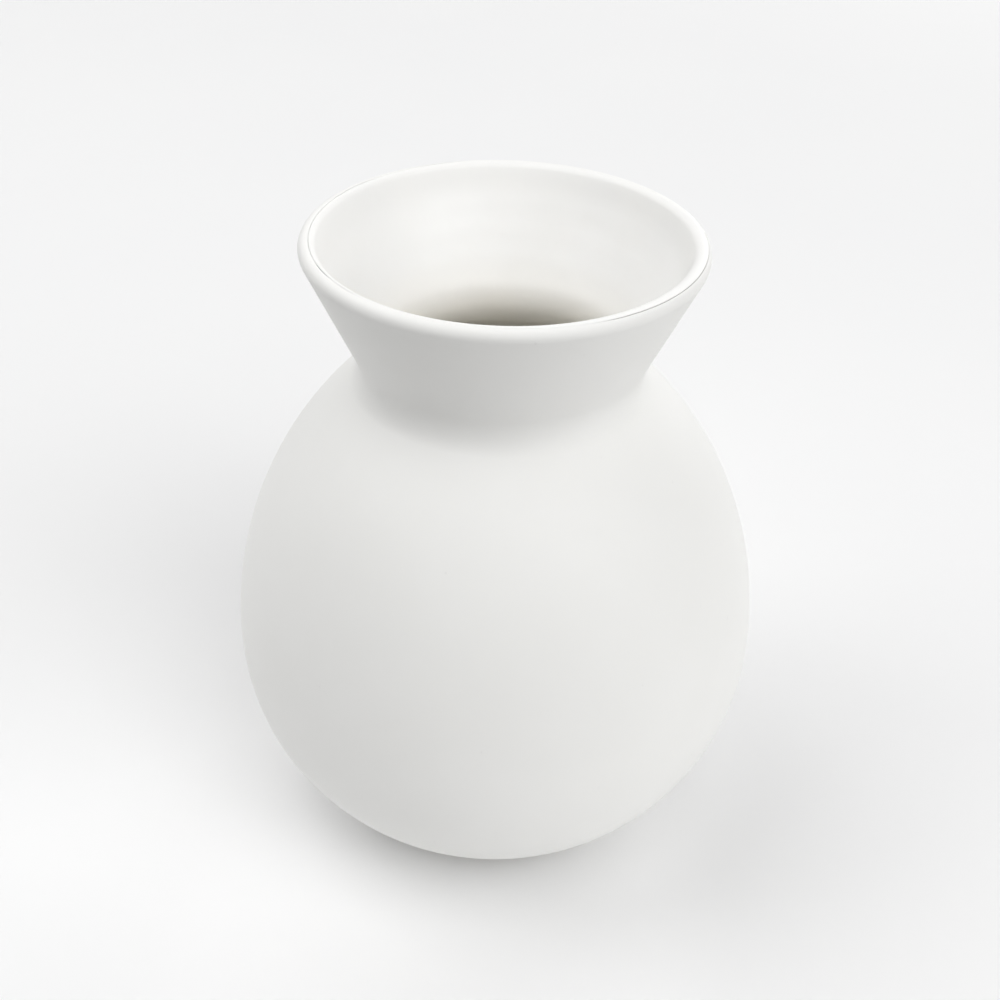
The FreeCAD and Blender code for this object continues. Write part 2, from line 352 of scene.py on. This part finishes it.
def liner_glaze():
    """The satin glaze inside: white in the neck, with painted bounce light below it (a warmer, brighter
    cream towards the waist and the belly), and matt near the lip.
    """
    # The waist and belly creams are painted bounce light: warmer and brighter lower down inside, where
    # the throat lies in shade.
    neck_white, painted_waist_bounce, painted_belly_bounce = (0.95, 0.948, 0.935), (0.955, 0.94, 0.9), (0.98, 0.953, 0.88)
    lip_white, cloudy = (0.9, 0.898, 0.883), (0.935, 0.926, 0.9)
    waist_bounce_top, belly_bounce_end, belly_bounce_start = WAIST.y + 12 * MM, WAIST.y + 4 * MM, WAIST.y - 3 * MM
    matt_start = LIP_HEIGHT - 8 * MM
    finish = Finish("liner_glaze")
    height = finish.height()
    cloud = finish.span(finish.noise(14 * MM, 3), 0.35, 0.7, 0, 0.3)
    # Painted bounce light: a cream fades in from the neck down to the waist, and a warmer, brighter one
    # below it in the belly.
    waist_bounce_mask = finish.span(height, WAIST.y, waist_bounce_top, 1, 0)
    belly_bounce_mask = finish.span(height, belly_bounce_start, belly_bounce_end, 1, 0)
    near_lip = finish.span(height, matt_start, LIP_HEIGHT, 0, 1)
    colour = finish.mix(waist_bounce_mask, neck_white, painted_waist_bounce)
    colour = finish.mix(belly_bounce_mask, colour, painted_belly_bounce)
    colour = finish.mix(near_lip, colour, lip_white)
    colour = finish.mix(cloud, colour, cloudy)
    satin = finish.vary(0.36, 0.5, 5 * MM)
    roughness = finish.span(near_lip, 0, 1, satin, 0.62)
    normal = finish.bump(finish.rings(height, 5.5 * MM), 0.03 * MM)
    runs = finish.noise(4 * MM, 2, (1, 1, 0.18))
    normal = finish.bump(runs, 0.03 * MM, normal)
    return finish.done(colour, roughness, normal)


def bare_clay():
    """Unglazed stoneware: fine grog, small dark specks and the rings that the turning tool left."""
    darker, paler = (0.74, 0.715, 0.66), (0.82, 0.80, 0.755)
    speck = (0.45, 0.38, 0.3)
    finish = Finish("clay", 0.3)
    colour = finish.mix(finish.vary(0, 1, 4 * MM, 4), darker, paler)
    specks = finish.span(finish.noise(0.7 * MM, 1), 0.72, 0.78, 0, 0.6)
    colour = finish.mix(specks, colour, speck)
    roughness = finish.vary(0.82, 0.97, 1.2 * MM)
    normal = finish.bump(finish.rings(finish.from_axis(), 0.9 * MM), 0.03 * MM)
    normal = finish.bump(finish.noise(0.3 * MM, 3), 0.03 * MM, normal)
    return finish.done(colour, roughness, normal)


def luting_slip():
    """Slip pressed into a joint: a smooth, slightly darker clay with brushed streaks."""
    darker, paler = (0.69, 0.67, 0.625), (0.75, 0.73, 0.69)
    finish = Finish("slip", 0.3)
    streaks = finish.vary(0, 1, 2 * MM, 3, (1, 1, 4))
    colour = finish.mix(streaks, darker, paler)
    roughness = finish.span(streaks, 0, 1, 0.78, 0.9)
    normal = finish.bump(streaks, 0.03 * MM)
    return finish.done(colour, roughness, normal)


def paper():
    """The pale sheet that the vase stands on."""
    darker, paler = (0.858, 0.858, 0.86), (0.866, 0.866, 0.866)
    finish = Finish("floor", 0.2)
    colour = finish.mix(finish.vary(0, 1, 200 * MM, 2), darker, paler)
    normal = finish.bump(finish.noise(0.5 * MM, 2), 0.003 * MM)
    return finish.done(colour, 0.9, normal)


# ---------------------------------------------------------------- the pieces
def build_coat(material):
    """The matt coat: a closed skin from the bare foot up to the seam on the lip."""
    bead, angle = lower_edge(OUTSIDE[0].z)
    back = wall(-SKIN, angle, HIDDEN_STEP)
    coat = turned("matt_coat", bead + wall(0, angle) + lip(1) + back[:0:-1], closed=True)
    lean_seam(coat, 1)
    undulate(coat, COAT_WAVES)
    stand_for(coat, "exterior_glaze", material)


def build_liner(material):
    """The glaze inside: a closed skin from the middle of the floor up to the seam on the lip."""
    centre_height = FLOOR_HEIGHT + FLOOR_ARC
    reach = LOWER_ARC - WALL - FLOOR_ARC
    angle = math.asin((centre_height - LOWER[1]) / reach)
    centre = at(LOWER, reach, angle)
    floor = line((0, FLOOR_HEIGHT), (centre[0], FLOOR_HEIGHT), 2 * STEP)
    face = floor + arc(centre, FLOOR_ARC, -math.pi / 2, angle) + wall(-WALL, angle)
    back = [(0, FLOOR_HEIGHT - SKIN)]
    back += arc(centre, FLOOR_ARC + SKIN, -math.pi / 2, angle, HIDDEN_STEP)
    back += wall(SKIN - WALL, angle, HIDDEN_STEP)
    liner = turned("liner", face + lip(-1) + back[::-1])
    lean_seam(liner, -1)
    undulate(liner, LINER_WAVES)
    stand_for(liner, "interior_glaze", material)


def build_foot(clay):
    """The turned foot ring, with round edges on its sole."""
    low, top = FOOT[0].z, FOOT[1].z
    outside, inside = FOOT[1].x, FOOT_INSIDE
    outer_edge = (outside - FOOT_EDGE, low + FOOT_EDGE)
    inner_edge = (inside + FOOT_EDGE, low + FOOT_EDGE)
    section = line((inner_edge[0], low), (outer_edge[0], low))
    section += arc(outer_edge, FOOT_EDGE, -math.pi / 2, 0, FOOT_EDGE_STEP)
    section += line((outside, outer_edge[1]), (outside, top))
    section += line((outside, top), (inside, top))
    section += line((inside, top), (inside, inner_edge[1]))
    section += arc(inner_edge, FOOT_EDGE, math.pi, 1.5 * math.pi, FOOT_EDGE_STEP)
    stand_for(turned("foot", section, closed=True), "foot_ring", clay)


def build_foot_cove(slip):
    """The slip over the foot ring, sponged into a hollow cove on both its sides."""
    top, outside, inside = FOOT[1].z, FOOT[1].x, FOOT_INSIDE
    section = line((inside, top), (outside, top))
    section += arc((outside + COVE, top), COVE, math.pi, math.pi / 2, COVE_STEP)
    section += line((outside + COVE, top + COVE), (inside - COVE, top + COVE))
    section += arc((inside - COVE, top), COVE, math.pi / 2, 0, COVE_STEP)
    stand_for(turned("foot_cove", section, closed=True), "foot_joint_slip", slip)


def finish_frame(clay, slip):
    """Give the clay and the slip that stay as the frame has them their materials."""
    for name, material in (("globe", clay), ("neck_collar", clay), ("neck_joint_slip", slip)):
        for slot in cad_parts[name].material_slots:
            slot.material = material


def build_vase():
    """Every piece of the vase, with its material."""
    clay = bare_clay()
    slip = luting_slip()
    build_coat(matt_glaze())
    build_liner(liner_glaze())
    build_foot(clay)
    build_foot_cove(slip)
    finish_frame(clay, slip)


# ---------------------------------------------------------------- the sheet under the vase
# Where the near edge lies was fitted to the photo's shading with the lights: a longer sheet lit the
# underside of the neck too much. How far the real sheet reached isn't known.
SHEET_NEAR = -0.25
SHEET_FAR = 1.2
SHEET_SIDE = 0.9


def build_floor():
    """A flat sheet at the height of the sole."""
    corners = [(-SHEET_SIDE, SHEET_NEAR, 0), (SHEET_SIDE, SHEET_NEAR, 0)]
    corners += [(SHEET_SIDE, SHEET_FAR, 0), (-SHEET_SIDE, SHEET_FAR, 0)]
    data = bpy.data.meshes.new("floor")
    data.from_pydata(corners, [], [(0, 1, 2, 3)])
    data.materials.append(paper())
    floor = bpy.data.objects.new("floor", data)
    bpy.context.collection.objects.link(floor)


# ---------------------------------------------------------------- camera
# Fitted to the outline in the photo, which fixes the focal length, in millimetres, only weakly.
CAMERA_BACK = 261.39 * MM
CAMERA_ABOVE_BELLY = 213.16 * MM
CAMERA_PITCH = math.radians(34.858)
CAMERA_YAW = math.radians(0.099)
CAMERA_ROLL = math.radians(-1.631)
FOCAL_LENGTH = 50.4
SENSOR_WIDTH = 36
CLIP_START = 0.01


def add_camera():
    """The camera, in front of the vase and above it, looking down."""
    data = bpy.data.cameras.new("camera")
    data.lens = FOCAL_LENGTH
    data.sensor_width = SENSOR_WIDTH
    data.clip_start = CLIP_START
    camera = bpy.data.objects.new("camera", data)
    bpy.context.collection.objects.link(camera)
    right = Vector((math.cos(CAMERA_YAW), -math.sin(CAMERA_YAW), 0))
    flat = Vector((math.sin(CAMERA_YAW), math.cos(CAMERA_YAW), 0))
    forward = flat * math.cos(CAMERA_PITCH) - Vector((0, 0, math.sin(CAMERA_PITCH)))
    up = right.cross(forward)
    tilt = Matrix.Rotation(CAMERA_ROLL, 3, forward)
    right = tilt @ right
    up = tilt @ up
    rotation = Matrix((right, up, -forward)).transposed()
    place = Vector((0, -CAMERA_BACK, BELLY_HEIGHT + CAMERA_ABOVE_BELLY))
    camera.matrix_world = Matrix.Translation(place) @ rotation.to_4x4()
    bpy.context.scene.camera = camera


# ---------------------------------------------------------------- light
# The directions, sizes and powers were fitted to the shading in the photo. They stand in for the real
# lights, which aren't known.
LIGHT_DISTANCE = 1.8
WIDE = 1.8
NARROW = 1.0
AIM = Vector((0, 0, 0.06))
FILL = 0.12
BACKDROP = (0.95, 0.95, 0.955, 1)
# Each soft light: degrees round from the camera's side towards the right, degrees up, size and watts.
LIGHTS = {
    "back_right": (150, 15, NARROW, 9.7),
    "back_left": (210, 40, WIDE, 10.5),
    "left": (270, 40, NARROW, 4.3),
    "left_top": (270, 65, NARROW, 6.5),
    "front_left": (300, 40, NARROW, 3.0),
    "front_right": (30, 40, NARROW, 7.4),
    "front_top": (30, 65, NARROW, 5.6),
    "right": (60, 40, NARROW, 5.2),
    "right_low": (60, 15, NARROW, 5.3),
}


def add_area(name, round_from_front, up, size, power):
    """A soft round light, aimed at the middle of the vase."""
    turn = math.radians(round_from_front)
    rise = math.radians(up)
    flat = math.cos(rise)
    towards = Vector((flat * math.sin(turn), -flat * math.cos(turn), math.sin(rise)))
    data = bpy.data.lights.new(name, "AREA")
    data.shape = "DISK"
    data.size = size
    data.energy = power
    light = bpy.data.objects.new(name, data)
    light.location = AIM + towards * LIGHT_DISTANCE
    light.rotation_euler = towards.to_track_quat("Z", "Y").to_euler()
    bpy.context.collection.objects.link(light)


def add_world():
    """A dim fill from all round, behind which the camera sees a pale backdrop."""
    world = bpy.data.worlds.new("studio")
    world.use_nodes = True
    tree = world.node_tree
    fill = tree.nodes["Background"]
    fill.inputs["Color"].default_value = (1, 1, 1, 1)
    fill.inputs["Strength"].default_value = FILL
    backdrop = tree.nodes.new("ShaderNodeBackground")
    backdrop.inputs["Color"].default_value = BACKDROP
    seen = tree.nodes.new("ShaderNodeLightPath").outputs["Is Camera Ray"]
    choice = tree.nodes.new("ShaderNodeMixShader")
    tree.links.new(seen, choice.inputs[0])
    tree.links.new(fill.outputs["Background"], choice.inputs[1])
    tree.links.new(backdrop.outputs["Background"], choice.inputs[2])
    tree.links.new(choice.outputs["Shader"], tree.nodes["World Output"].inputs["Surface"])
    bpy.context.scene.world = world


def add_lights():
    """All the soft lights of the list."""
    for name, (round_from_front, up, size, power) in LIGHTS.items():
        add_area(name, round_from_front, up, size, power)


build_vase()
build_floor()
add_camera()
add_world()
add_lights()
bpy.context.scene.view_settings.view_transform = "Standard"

+===+

§ TASK DESCRIPTION:
Tell how many lines of the data above hold the string "slot". Give only the number.

§ EXERCISE SOLUTION:
2